» **Exercise objective**
Can you write out all of the material below, word for word?

» **Source data**
============

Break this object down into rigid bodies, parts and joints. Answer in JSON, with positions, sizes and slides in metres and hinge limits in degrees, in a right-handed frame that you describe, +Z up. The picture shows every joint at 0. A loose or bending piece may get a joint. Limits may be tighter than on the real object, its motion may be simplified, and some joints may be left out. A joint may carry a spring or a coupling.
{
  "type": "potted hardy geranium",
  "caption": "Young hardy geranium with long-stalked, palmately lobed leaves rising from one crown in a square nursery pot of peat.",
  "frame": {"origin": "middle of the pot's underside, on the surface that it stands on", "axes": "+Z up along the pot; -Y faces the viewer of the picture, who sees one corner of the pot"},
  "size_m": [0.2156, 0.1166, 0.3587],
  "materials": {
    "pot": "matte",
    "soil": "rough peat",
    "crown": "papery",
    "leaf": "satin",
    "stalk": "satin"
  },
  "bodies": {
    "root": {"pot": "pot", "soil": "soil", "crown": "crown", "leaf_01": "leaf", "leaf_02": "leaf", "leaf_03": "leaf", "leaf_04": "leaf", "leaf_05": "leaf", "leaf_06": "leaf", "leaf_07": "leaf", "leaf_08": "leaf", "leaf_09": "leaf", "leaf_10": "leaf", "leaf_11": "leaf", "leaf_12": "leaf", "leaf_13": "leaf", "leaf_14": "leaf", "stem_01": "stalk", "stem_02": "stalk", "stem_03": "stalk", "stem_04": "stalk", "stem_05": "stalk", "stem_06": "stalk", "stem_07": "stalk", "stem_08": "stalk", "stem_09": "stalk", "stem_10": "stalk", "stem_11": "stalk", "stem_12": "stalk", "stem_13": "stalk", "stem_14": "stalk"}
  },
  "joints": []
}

============

» **Full solution**
Break this object down into rigid bodies, parts and joints. Answer in JSON, with positions, sizes and slides in metres and hinge limits in degrees, in a right-handed frame that you describe, +Z up. The picture shows every joint at 0. A loose or bending piece may get a joint. Limits may be tighter than on the real object, its motion may be simplified, and some joints may be left out. A joint may carry a spring or a coupling.
{
  "type": "potted hardy geranium",
  "caption": "Young hardy geranium with long-stalked, palmately lobed leaves rising from one crown in a square nursery pot of peat.",
  "frame": {"origin": "middle of the pot's underside, on the surface that it stands on", "axes": "+Z up along the pot; -Y faces the viewer of the picture, who sees one corner of the pot"},
  "size_m": [0.2156, 0.1166, 0.3587],
  "materials": {
    "pot": "matte",
    "soil": "rough peat",
    "crown": "papery",
    "leaf": "satin",
    "stalk": "satin"
  },
  "bodies": {
    "root": {"pot": "pot", "soil": "soil", "crown": "crown", "leaf_01": "leaf", "leaf_02": "leaf", "leaf_03": "leaf", "leaf_04": "leaf", "leaf_05": "leaf", "leaf_06": "leaf", "leaf_07": "leaf", "leaf_08": "leaf", "leaf_09": "leaf", "leaf_10": "leaf", "leaf_11": "leaf", "leaf_12": "leaf", "leaf_13": "leaf", "leaf_14": "leaf", "stem_01": "stalk", "stem_02": "stalk", "stem_03": "stalk", "stem_04": "stalk", "stem_05": "stalk", "stem_06": "stalk", "stem_07": "stalk", "stem_08": "stalk", "stem_09": "stalk", "stem_10": "stalk", "stem_11": "stalk", "stem_12": "stalk", "stem_13": "stalk", "stem_14": "stalk"}
  },
  "joints": []
}